All of the remaining earliest galaxies discovered, including all the ones seen by JWST, are behind a thicker veil of light-blocking, neutral atoms. The earlier back in time we look, the more difficult it is to see them, and there can be no doubt that even with its longer-wavelength sensitivity and superior light-gathering power, there are no doubt many galaxies that are behind such a thick veil of neutral matter — so deep in the dark ages — that JWST itself will be forever unable to reveal them. The question of when the first stars truly formed, and when the dark ages first began to “brighten up” with starlight of any kind, may not be answerable by JWST.
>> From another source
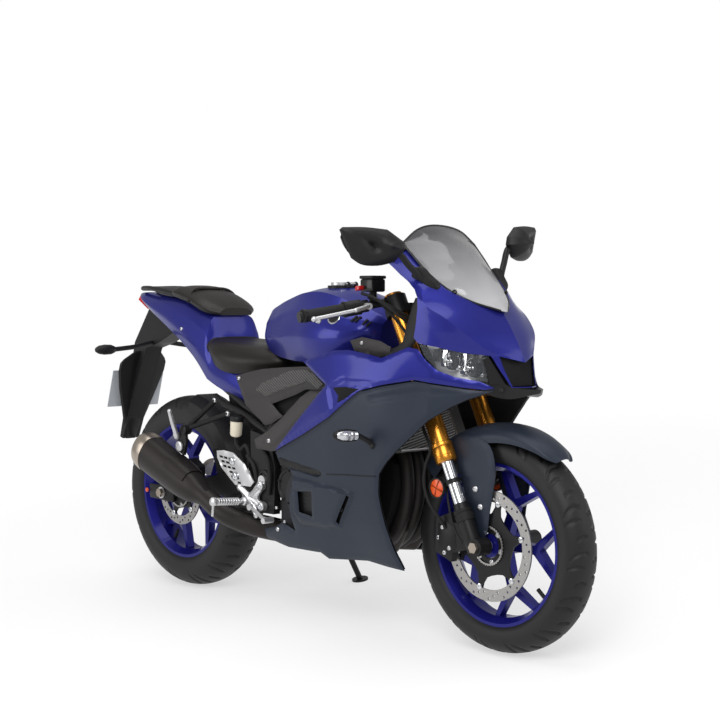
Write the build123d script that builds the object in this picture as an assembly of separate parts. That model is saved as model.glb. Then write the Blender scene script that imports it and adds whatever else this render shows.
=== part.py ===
"""Sport bike of about 250 cm3, as separate solids in one frame.

Everything is drawn with the bike upright: +X forward, +Y to the rider's left, +Z up, the ground at
Z = 0 and the middle of the wheelbase at X = 0.  At the end every solid is leaned to the left, onto
the side stand, and moved so that the origin is the middle of the footprint at ground level.
All sizes are in millimetres and degrees.
"""

from build123d import *
from math import cos, radians, sin
import os

# ---------------------------------------------------------------- driving sizes
WHEELBASE = 1380.0
RAKE = 25.0                # steering axis from the vertical
TRAIL = 95.0
LEAN = 10.5                # to the left, on the side stand

FRONT_TYRE_R = 293.0       # 110/70-17
FRONT_TYRE_W = 110.0
REAR_TYRE_R = 314.0        # 140/70-17
REAR_TYRE_W = 140.0
RIM_BEAD_R = 218.4         # 17 inch bead seat
RIM_FLANGE = 13.0          # flange height above the bead seat
FRONT_RIM_W = 76.0         # 3.00 inch between the flanges
REAR_RIM_W = 102.0         # 4.00 inch
TYRE_WALL = 9.0

FRONT_DISC_R = 149.0
REAR_DISC_R = 110.0
DISC_THICK = 4.5

FORK_SPREAD = 100.0        # leg axis to the bike's middle plane
AXLE_LEAD = 18.0           # front axle ahead of the leg axis
OUTER_TUBE_R = 25.0
INNER_TUBE_R = 18.5
STEM_R = 14.0
AXLE_R = 9.0
RUNNING_FIT = 0.1          # radial clearance of pins and shafts
WALL = 3.5                 # moulded panels
GAP = 0.3                  # seat clearance between pieces that only rest together

# ---------------------------------------------------------------- places worked out from them
FRONT_AXLE = Vector(WHEELBASE / 2, 0, FRONT_TYRE_R)
REAR_AXLE = Vector(-WHEELBASE / 2, 0, REAR_TYRE_R)
UP_AXIS = Vector(-sin(radians(RAKE)), 0, cos(radians(RAKE)))       # along the steering axis
AHEAD = Vector(cos(radians(RAKE)), 0, sin(radians(RAKE)))          # square to it, forward
AXIS_FOOT = Vector(WHEELBASE / 2 + TRAIL, 0, 0)                    # steering axis at the ground
FORK_OFFSET = AHEAD.dot(AXIS_FOOT - FRONT_AXLE)                    # axis to axle, negative: axle ahead
LEG_FOOT = FRONT_AXLE - AHEAD * AXLE_LEAD                          # leg axis beside the axle
PLATE_NORMAL = Vector(-126, 0, 38).normalized()                    # the licence plate's rear face looks this way
PLATE_BOLTS = Vector(-1020, 0, 703) + Vector(-38, 0, -126).normalized() * 15   # middle of its two bolt holes
PLATE_BOLT_SPACING = 140.0
PLATE_BOLT_R = 3.5
OVERHANG_SHIFT = 51.5      # moves the footprint's middle to X = 0
LEAN_SHIFT = -172.8        # moves it to Y = 0 once leaned
SINK = 75.0 * (1 - cos(radians(LEAN)))                             # the round tread rolls down by this


def on_leg(up, side=0.0):
    """A point on a fork leg's axis, `up` millimetres above the axle."""
    return LEG_FOOT + UP_AXIS * up + Vector(0, side * FORK_SPREAD, 0)


def on_axis(height):
    """The point of the steering axis at a height above the ground."""
    return AXIS_FOOT + UP_AXIS * (height / UP_AXIS.Z)


def to_row(point):
    """A point of the upright bike in the finished frame: leaned, then moved."""
    p = Vector(*point).rotate(Axis.X, -LEAN)
    return p + Vector(OVERHANG_SHIFT, LEAN_SHIFT, SINK)


# ---------------------------------------------------------------- drawing helpers
def rod(start, end, radius, inner=0.0):
    """A round bar between two points, or a pipe where `inner` is given."""
    start, end = Vector(*start), Vector(*end)
    plane = Plane(start, z_dir=end - start)
    bar = Solid.make_cylinder(radius, (end - start).length, plane)
    if inner:
        bar = bar - Solid.make_cylinder(inner, (end - start).length, plane)
    return bar


def cone(start, end, r_start, r_end):
    """A tapered bar between two points."""
    start, end = Vector(*start), Vector(*end)
    return Solid.make_cone(r_start, r_end, (end - start).length, Plane(start, z_dir=end - start))


def across(x, z, radius, y0, y1, inner=0.0):
    """A round bar along Y."""
    return rod((x, y0, z), (x, y1, z), radius, inner)


def slab(outline, y0, y1):
    """A plate cut to a side outline of (x, z) points, between two Y planes."""
    wire = Wire.make_polygon([Vector(x, y0, z) for x, z in outline], close=True)
    return Solid.extrude(Face(wire), Vector(0, y1 - y0, 0))


def front_slab(outline, x0, x1):
    """A plate cut to a front outline of (y, z) points, between two X planes."""
    wire = Wire.make_polygon([Vector(x0, y, z) for y, z in outline], close=True)
    return Solid.extrude(Face(wire), Vector(x1 - x0, 0, 0))


def turned(profile, centre):
    """A ring turned about a wheel's axle from (radius, y) points."""
    wire = Wire.make_polygon([Vector(r, y, 0) for r, y in profile], close=True)
    ring = Solid.revolve(Face(wire), 360, Axis.Y)
    return ring.moved(Location(centre))


def both(shape):
    """A piece and its mirror image across the middle plane."""
    return Compound([shape, mirror(shape, Plane.XZ)])


def hull_loft(sections, ruled=False):
    """A closed body through wires."""
    return Solid.make_loft(sections, ruled)


def polygon(points):
    """A closed wire through points."""
    return Wire.make_polygon([Vector(*p) for p in points], close=True)


def join(*shapes):
    """Solids fused to one body."""
    body = shapes[0]
    for s in shapes[1:]:
        body = body + s
    return body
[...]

However, one of the more interesting things that both simulations and observation seem to indicate is this: while it’s the biggest, brightest, most luminous and most massive early galaxies that JWST is most sensitive to and most easily able to detect, it turns out that those objects are not primarily responsible for reionizing the Universe! Instead, it’s the far more numerous but much smaller, fainter, and lower-in-mass galaxies and star-forming regions that are responsible for the overwhelming majority of ultraviolet, ionizing photons: at least 80% and up to 95% of them by some estimates.
The dark ages began after the light from the hot Big Bang faded away from view, and the Universe remained entirely dark until the first stars began to form: a process that took tens or even 100+ million years to occur. But even once stars were present, there was so much neutral matter around that needed to be ionized that the Universe wouldn’t become fully transparent to starlight — i.e., reionized — until approximately 550 million years had passed since the Big Bang in most places, and it would take even longer in a few other regions. So that’s the story of the Universe’s dark ages, including how (and why) they came to an end. Be grateful for JWST; it’s the best tool we have for peering behind this dusty veil of neutral matter, and actually probing this “era of reionization” for ourselves!